Turning to the constitutional challenges, the court first examined the contention that the legislation violated the right to obtain justice freely, under Article I, section 12 of the Illinois Constitution of 1970, the “free access” clause. The court noted that similar provisions were contained in all prior Illinois constitutions, and that such clauses have “long been foundational principles in English and American jurisprudence,” and traced them back to the Magna Carta of 1215. Coke and Blackstone were also cited in support.

The court resolved the controversy as to whether strict scrutiny or rational basis review should be applied in favor of using the latter, as being generally applicable to claims involving court filing fees. The court found that the filing charge was a “litigation tax,” without direct relation to the expenses of the litigation or to the services rendered. The court held that the uses for the money were too remote to the reduction of foreclosure litigation. “Any relation of the filing fee to maintenance and operation of the courts is too attenuated and represents the type of social welfare program tax” that has been prohibited by precedent.

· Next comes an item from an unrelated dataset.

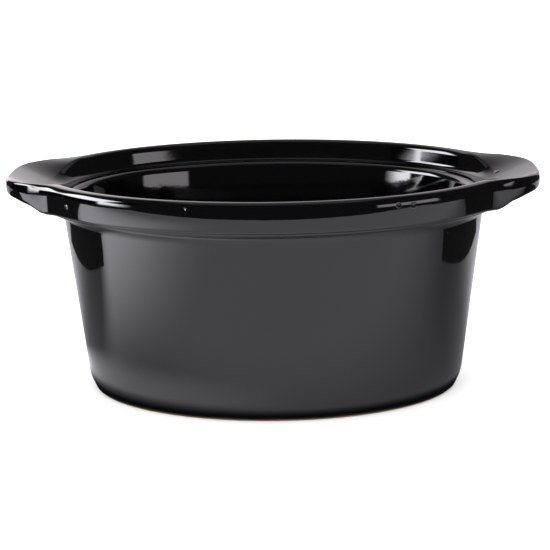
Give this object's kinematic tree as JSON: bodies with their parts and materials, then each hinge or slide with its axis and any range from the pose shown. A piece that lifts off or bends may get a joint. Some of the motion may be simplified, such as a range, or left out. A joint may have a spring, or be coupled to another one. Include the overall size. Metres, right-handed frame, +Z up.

Under the free access clause, court fees must be related to services rendered by the courts or maintenance of the courts. The court concluded that there was no rational basis for imposing the fee on these litigants while excluding other classes of taxpayers from the burden.

Justice Theis’ dissent stated that the majority in effect applied a heightened scrutiny rather than the proper rational basis standard, and failed to analyze the nature and history of the litigation under that test. She documented the legislative history and the nature of the foreclosure crisis in depth. Justice Theis concluded that the majority engaged in an “untenable and unprecedented departure from our traditional notions of rational basis review.”